I took quite a few photos in Pasadena. When all else fails in terms of subject matter, I often take a photo of my bare foot. A human foot is, if you let its familiarity drain away, really quite odd-looking. We’re gnarlier than we realize.

One of the fans at the con was wearing an interesting hat which suggests an infinite regress, an endlessly branching binary tree. Or if the horns were to try and grab each other, you’d get something called Alexander’s Horned Sphere.

Here’s a picture of the Horned Sphere that I remember from a math textbook in college. Was the book by Kelly maybe? Here’s a video of it, too.

Speaking of interesting shapes, my wife and I spent some time in the Huntington botanical gardens near Pasadena, looking at the extensive succulent holdings. We were with Ernesto Hogan and his wife Emily Devenport (a.k.a Maggy Thomas a.k.a. Lee Hogan), all of these personae being writers. Ernesto is a cool guy, I’ve known him via letters and email for years.

This little row of cacti reminds me of a crowd of people. Maybe they’re gathered to listen to the cut-off bit of cactus in front.

I hung some prints of my paintings in the art-show at the con, and sold three of them, which was satisfying. Note that you can buy prints at anytime online from Sell it, Ru!

We had two kinds of views out of our hotel window. Looking in the middle distance we could see a very cool Christian Science church against a backdrop of these amazingly dramatic and steep mountains.

Looking closer, we could see this immense and insanely noisy roof fan connected to the HVAC system of the hotel. When did it become acceptable to put such noisy fans everywhere?

Sylvia and I made it down to the Pasadena Rose Bowl on the eve of Independence Day to see the “largest fireworks show on the West Coast.” It was an awesome spectacle, about half an hour of blasts, with a number of intricate rockets that were new to me. Crackling cascades of spark dust. Wriggly twirlers. It was cool being in such a huge, diverse crowd of SoCal people. The traffic was such that we had to walk the two or three miles back to the hotel.

One complaint is that it seems to have become de rigueur to play hideous, loud, corny, “patriotic” music at unheard of volumes at fireworks shows, thus saturating the audiences’ sensory inputs so much that it’s difficult to even perceive the fireworks themselves. I think the worst song they played was called, “Let Freedom Ring,” (but not the version I linked to here). When they stuck to Ray Charles or Bruce Springsteen it wasn’t so bad. I think they showed a video of Reagan too. But no picture of Obama.

Going around Pasadena, we made our way into somewhat louche restaurants, like a combined sushi-place and bar. They had a great red staircase to the restrooms.
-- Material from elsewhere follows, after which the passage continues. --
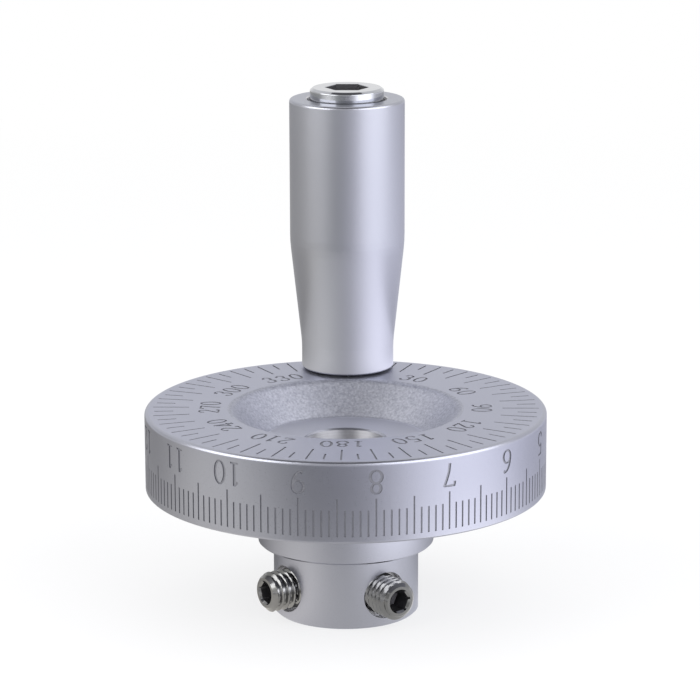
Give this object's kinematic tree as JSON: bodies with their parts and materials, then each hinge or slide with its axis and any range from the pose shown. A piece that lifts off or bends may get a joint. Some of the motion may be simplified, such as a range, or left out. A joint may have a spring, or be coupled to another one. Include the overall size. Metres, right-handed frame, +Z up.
{
  "type": "crank handwheel",
  "caption": "Graduated aluminium handwheel with a dished dial face, a through-bored hub clamped by set screws, and a revolving crank handle near the rim.",
  "frame": {"origin": "on the axis of the shaft bore, at the hub's end face", "axes": "+Z up the wheel's axis towards the dial face, the crank handle on the +Y side, the dial's 180 degree mark on the -Y side"},
  "size_m": [0.06, 0.0637, 0.0755],
  "materials": {
    "wheel_aluminium": "satin clear anodised",
    "grip_aluminium": "satin clear anodised, turned",
    "chromed_steel": "bright chrome plated",
    "washer_steel": "plain rolled",
    "screw_steel": "bright machined thread"
  },
  "bodies": {
    "wheel": {"wheel": "wheel_aluminium", "handle_screw": "chromed_steel", "thrust_washer": "washer_steel"},
    "handle": {"handle_grip": "grip_aluminium"},
    "left_screw": {"set_screw_left": "screw_steel"},
    "right_screw": {"set_screw_right": "screw_steel"}
  },
  "joints": [
    {"name": "handle_spin", "type": "hinge", "parent": "wheel", "child": "handle", "pos_m": [0, 0.02485, 0.0314], "axis": [0, 0, 1], "continuous": true},
    {"name": "left_screw_travel", "type": "slide", "parent": "wheel", "child": "left_screw", "axis": [0.829, 0.5592, 0], "range_m": [-0.0025, 0.00045]},
    {"name": "right_screw_travel", "type": "slide", "parent": "wheel", "child": "right_screw", "axis": [-0.5592, 0.829, 0], "range_m": [-0.0024, 0.00055]}
  ]
}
Back at the con, I ran into the kilt-wearing Klingon, Sqottie MacKlingon. Somehow he and I had gotten into a debate about my opinion that the US military draws its members disproportionately from low-income and disadvantaged citizens, and Sqottie now produced a link to an article on the conservative Heritage Foundation site that seems to show that I could be wrong in my belief.

Statistics are a jungle. In any case, I’m better at talking about escape literature than debating political points. Getting deeper into the subdimensions or some other kind of new SF future.

4 Responses to “Podcasts from Pasadena”

  1. COOP Says:

    Shoot, if I had known you were in the area, I’d have dropped by to take you for a spin in the Model A!

  2. Rudy Says:

    COOP, I’d hoped to take some time and visit with you on Monday, but had to go back earlier than expected. But, yeah, should have thought of the potential spin in the car! Next time…

  3. geebert Says:

    “When did it become acceptable to put such noisy fans everywhere?”
    love the pics dude – great! cali beckons, as always.

  4. failrate Says:

    Re: recruitment pools.
    It varies depending on the personnel requirements. During times of relative peace, the requirements are stiffer (high school graduates or GEDs only, no felons). In more warlike times, the restrictions are loosened (for example, during WWII, people facing felony charges would often be given the option to enlist instead of doing jail time).
    I used to be a phone operator that did 1-800-GO-ARMY briefly, and I gotta tell you that every time one of those Army recruitment commercials would come on, we’d be inundated with calls from some of the most desperate young people. My heart really bled for them, especially considering that so many were ineligible because of their lack of a diploma or their possession of a felony conviction.